An fptoui.sat is more defined than a fptoui + umin. For the fptoui any out-of-range value produces poison - for the fptoui.sat the out of range values are defined to saturate. So the transform isn't reversible and on some architectures produces worse code.

Ah, right. This is similar to a problem we have with funnel-shift intrinsics. After several improvements in the default expansion, we are able to canonicalize most patterns, but there are still a few that could escape because the safe expansion has more instructions than the unsafe pattern on targets that don't have good shift/rotates.

I would actually really like it to be done in IR. We would need to vectorize these if we can, and they are much simpler to vectorize if we already have the scalar instructions. But it needs to be a costed decision, not an inst-combine canonicalization decision. Any ideas of a good place to make that happen?

Yes, trying to bend the cost models to recognize larger patterns like this is tough. VectorCombine does generic transforms using costs, but this doesn't quite fall into that category...

cc'ing @nikic @bjope based on the history:
https://groups.google.com/g/llvm-dev/c/cgDFaBmCnDQ/m/CZAIMj4IBAAJ
D54749

I'm not sure if there was a plan for these intrinsics to be used from C-like source. Maybe we need an fp-combine pass?

bjope added a comment.Dec 3 2021, 8:35 AM

An fptoui.sat is more defined than a fptoui + umin. For the fptoui any out-of-range value produces poison - for the fptoui.sat the out of range values are defined to saturate. So the transform isn't reversible and on some architectures produces worse code.

Ah, right. This is similar to a problem we have with funnel-shift intrinsics. After several improvements in the default expansion, we are able to canonicalize most patterns, but there are still a few that could escape because the safe expansion has more instructions than the unsafe pattern on targets that don't have good shift/rotates.

I would actually really like it to be done in IR. We would need to vectorize these if we can, and they are much simpler to vectorize if we already have the scalar instructions. But it needs to be a costed decision, not an inst-combine canonicalization decision. Any ideas of a good place to make that happen?

Yes, trying to bend the cost models to recognize larger patterns like this is tough. VectorCombine does generic transforms using costs, but this doesn't quite fall into that category...

cc'ing @nikic @bjope based on the history:
https://groups.google.com/g/llvm-dev/c/cgDFaBmCnDQ/m/CZAIMj4IBAAJ
D54749

I'm not sure if there was a plan for these intrinsics to be used from C-like source. Maybe we need an fp-combine pass?

My use case for these were to related to the Embedded-C support, to implement conversion between fixed point types and floating point types. This was added in https://reviews.llvm.org/D86632. In that patch the intrinsics are used directly when producing IR in the frontend.

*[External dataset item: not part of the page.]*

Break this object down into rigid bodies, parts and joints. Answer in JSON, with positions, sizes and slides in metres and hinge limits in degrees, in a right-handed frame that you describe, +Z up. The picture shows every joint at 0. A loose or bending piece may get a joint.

Downstream we set FP_TO_SINT_SAT as "custom" as we can do optimized lowering in some situation (depending on involved types and saturation width). I realize that we probably want to override shouldConvertFpToSat to avoid any conversion to these saturated intrinsics when it isn't beneficial for our target.

My use case for these were to related to the Embedded-C support, to implement conversion between fixed point types and floating point types. This was added in https://reviews.llvm.org/D86632. In that patch the intrinsics are used directly when producing IR in the frontend.

Downstream we set FP_TO_SINT_SAT as "custom" as we can do optimized lowering in some situation (depending on involved types and saturation width). I realize that we probably want to override shouldConvertFpToSat to avoid any conversion to these saturated intrinsics when it isn't beneficial for our target.

I believe they may be used in rust too.

I know that scalable vectors are not supported for all cases (they can try to unroll) - that is on my list of things to look at.

Yeah, making an shouldConvertFpToSat override can be important - for example only converting them when the operations are available like we do on Arm. You may be able to copy one of the existing fpclamptosat.ll test cases as a starting point.

As an outsider, similar to VectorCombine maybe other FooCombine passes (special purpose) with costs. As an addition/extension to InstCombine.

RKSimon added inline comments.Jan 20 2022, 7:11 AM
llvm/lib/CodeGen/SelectionDAG/DAGCombiner.cpp
4915

Isn't this (C1 + 1).exactLogBase2()?

dmgreen updated this revision to Diff 402037.Jan 21 2022, 10:28 AM

Update as per comments. Thanks!

RKSimon accepted this revision.Jan 25 2022, 8:53 AM

LGTM - cheers

This revision is now accepted and ready to land.Jan 25 2022, 8:53 AM
This revision was automatically updated to reflect the committed changes.